**Excerpted data:**
------------------------------
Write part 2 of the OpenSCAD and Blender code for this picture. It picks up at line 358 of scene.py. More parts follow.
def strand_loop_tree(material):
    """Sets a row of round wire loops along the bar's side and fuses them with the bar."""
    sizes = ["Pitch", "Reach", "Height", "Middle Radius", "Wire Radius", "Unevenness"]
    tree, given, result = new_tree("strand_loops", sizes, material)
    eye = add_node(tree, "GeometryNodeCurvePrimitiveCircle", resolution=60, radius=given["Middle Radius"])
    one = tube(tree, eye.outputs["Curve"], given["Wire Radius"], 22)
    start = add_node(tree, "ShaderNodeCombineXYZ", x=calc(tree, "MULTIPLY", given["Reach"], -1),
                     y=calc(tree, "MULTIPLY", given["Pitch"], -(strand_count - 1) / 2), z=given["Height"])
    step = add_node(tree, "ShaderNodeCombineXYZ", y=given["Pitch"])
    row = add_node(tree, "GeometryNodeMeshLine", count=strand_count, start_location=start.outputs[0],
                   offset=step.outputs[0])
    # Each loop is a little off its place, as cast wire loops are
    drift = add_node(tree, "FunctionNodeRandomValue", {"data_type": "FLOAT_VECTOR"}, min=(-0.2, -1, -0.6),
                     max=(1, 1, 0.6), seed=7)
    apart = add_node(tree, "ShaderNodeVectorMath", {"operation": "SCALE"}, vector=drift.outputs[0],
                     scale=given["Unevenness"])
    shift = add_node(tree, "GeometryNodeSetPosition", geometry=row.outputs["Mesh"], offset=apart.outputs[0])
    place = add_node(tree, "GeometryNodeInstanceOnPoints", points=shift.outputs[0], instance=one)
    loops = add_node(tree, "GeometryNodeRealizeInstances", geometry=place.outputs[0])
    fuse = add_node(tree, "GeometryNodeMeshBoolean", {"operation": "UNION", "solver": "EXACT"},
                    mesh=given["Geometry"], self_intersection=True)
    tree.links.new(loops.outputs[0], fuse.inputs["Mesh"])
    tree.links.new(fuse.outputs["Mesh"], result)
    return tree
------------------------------
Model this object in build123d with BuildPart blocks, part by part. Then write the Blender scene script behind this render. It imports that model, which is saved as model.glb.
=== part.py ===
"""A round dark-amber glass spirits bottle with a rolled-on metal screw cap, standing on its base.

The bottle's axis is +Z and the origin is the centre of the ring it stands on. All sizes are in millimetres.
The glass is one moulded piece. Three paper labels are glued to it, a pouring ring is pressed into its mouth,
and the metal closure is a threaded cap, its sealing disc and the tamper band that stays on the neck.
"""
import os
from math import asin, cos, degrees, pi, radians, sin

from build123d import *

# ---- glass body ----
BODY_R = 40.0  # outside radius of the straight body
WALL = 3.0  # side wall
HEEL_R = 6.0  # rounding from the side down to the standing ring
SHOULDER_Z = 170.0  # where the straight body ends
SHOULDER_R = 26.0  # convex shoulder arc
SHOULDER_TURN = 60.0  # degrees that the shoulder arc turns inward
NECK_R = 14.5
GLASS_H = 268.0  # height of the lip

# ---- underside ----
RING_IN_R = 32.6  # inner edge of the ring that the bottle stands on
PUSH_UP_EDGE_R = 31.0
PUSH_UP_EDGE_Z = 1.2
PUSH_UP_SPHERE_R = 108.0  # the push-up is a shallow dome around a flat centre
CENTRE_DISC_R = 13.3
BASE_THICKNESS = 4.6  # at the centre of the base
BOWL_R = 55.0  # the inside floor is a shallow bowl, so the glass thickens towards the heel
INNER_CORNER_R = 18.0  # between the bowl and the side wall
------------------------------
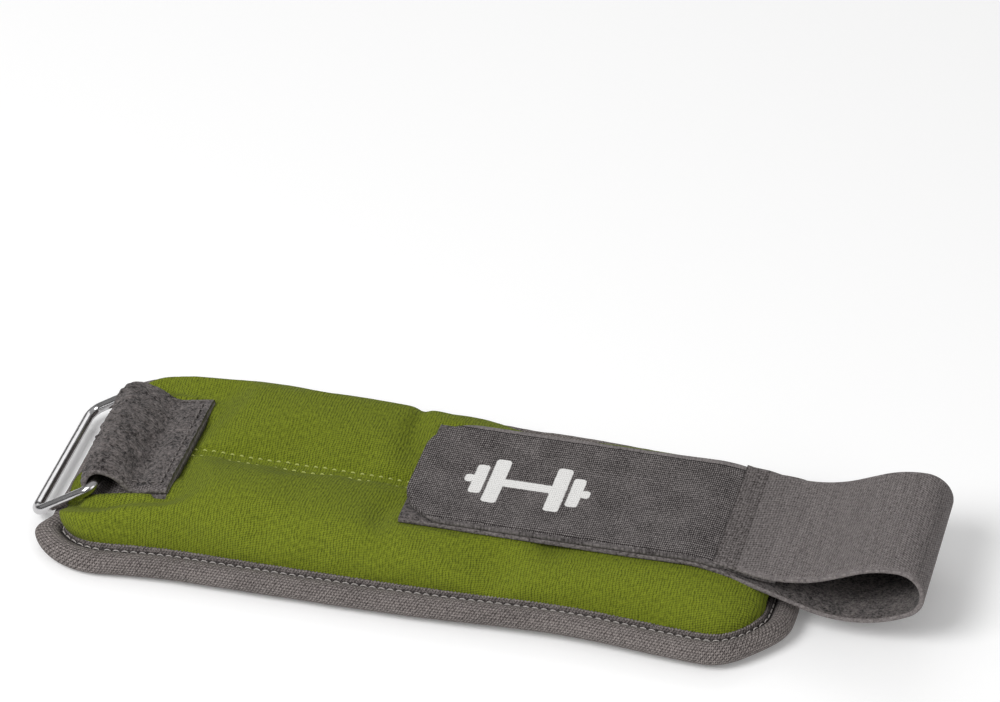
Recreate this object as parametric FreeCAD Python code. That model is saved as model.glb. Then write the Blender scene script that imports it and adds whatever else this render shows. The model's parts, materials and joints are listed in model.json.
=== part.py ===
------------------------------
**Work to do:**
Filter lines by "with" and return each hit.

**Full answer:**
    """Sets a row of round wire loops along the bar's side and fuses them with the bar."""
Model this object in build123d with BuildPart blocks, part by part. Then write the Blender scene script behind this render. It imports that model, which is saved as model.glb.
"""A round dark-amber glass spirits bottle with a rolled-on metal screw cap, standing on its base.